Their work paid off in one of the greatest single-season campaigns in tennis history, but success came with a price. We can see it during the Masters event in New York at end of that long season. Rather than watch the final between Borg and Connors, Vilas traveled upstate to visit Woodstock, where he wandered around, trying to recapture some of the ’60s spirit that he had no time for as a player. We can see the price Vilas paid even more clearly when he invites his father, Jose Roque Vilas, to travel with him to the Australian Open in 1979. Vilas wins the title, but his father tells him that devoting everything to tennis isn’t the right way to live. He vows never to watch Vilas play again, and according to Vilas, he stuck to his word.

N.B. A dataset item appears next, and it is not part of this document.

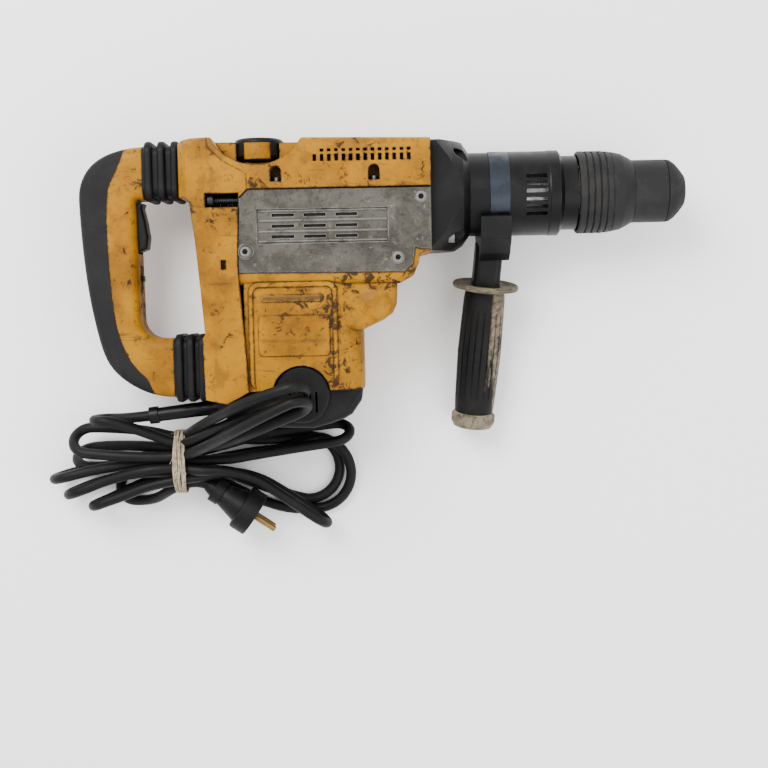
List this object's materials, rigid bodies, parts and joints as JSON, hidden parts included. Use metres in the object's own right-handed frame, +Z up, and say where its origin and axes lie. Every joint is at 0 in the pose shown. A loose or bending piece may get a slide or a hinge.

The movie ends with Puppo visiting Vilas in Monte Carlo. Their quest has ended in failure, and part of Vilas seems broken by it. Over the last 15 years, as the Big 3 have put a stranglehold on the No. 1 ranking, the value of that being a member of that exclusive club has only increased. Vilas was a player who gave up everything to be No. 1, and succeeded. But he’s not allowed to say it.